Contact center turnover is a persistent and expensive problem. Recruiting, onboarding, and training a new agent to full productivity is a significant cost that most contact centers underestimate because it's spread across multiple budget lines. 

According to the Association for Talent Development's 2024 State of the Industry report, the average organization spent $1,283 per employee on workplace learning in 2023, reflecting consistent investment in structured development programs. 

Contact centers that invest in genuine training infrastructure, rather than frontloading onboarding and leaving ongoing development to chance, tend to see better retention alongside better performance. Agents who feel supported in their development are less likely to leave, and when they do stay, they perform at a higher level for longer. 

The call center learning management system is the infrastructure that makes that investment consistent and measurable. Without it, training happens unevenly, its impact is difficult to track, and the same knowledge gaps keep resurfacing because there's no systematic way to identify and close them. 

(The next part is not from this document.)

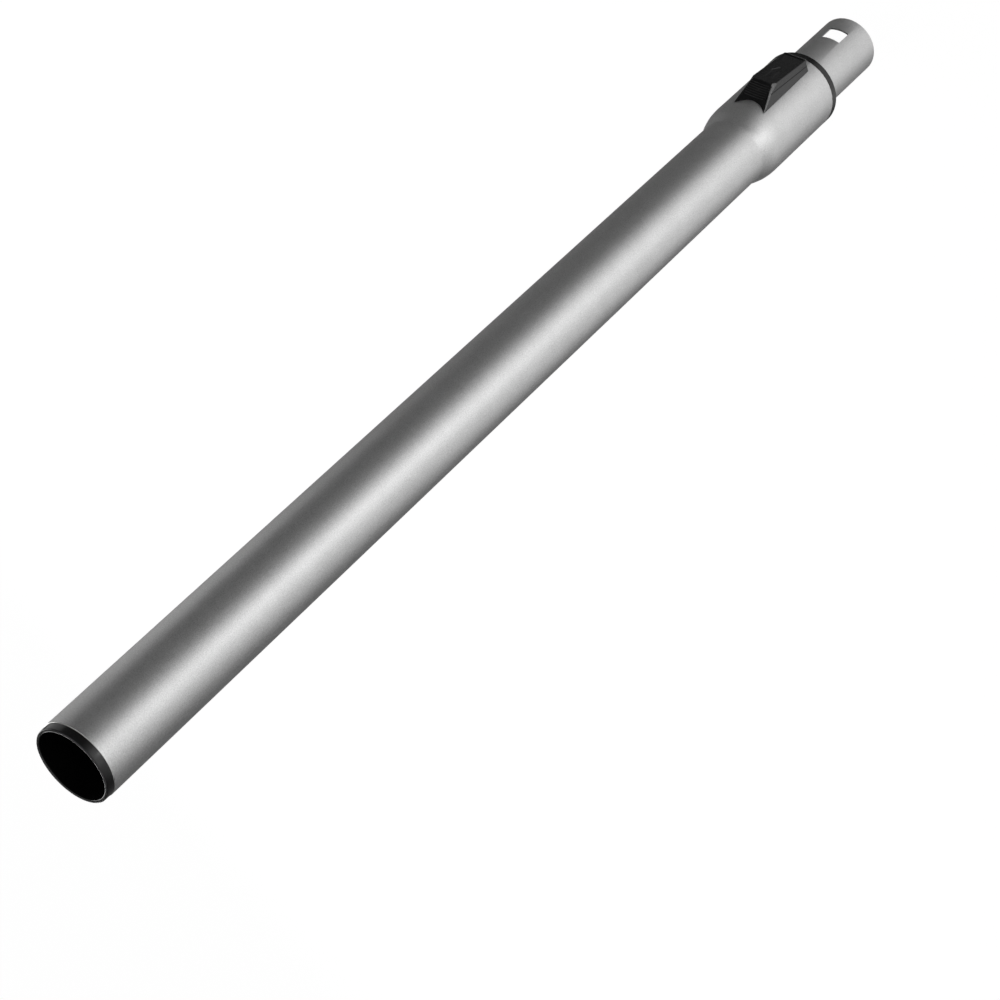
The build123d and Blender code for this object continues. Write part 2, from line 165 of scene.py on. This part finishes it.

Getting the most from your LMS

An LMS is only as useful as the content inside it and the processes built around it. A platform with excellent features but poorly designed content or no connection to performance data will underdeliver. 

The contact centers that get genuine value from their LMS investments share a few characteristics. 

They keep training content current, which means building a review cycle into their operations rather than treating content as a one-time build.

They use assessment data to identify knowledge gaps proactively rather than waiting for QA scores to surface problems that training should have prevented. 

And they connect training completion to performance outcomes systematically, so they can measure return on investment rather than just activity. 

That last point matters more than it might seem. Training for its own sake is expensive and easy to deprioritize. Training that demonstrably improves QA scores, reduces handle time, and increases first call resolution rates has an obvious business case that's hard to argue against.